Councillor removes address from website following abuse over Waterford direct provision centre
Máiréad Tobin. Picture: Waterford City & Council
A Waterford county councillor has had to remove her home address from the council website due to abuse and intimidation she received in the wake of Lismore House Hotel being converted to a direct provision centre.
Tallow-based Máiréad Tobin said the persistent abuse she received for over three weeks, both online and by phone, left her feeling "unsafe" in her home town, where she has lived for over 20 years.
Ms Tobin said in one instance an unknown caller told her it would be "very easy to get rid of you".
However, she interpreted the threat as a reference to the next local elections and did not report it to gardaí.
"But I became very conscious of my surroundings. I changed my movements and made some other personal alterations", she told WLR's programme.
The Fianna Fáil councillor, who was co-opted onto the council last October following the sudden passing of her father James, said she now interacts "very cautiously" with people she does not know.
Earlier, Ms Tobin told a meeting of Dungarvan-Lismore municipal district council that she declined to attend a street protest in Lismore as she would not have her nine year-old child "witness the abuse his mother had been receiving".
She recalled being brought up where her father's 'open door' policy meant constituents would call in person if needing help.

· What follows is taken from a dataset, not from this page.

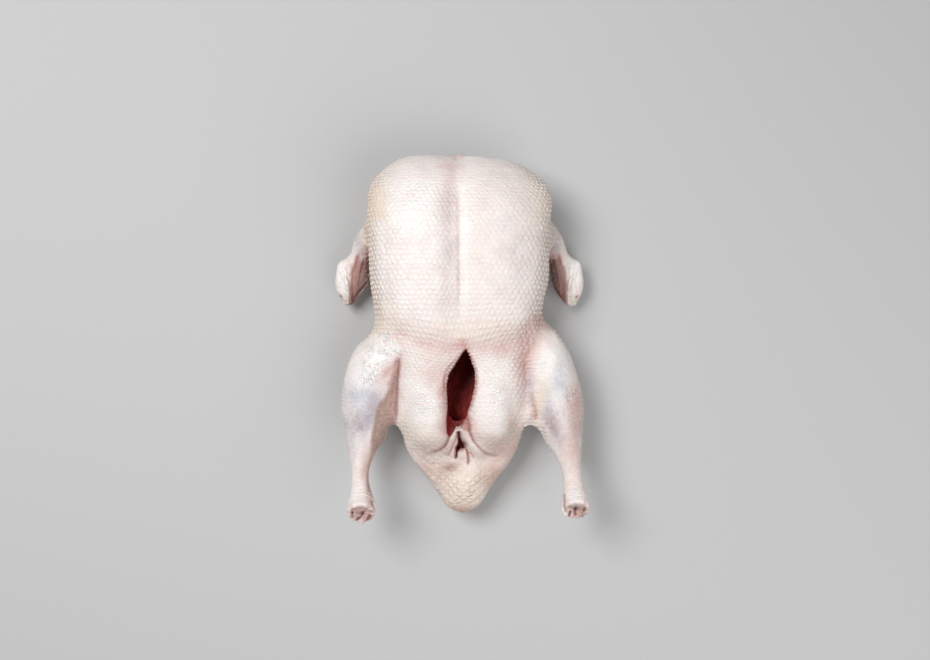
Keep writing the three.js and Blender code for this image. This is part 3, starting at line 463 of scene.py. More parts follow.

"Now I find myself in a position where I'm not comfortable in operating that same policy," she said. "But it will not stop me from doing my job."
Local councillors, across all parties, have heavily criticised the Government's failure to pre-inform them of Cork-based company MCHT's plans for the hotel.
Fine Gael Cllr Damien Geoghegan said the absence of information meant that public representatives were unable to reassure constituents following "a week of miscommunication, misinformation and upset put out in the Lismore community”.
He warned it is "now difficult to relay information to the public because you could be made liars of, very, very quickly”.
Sinn Féin Cllr Conor McGuinness said the Government's approach created "an information vacuum in which fear and uncertainty has been allowed to spread”.
Labour Cllr Thomas Phelan accused the Government of adopting “an almost patronising lack of trust in communities” and said locals would react sympathetically and with goodwill if kept informed.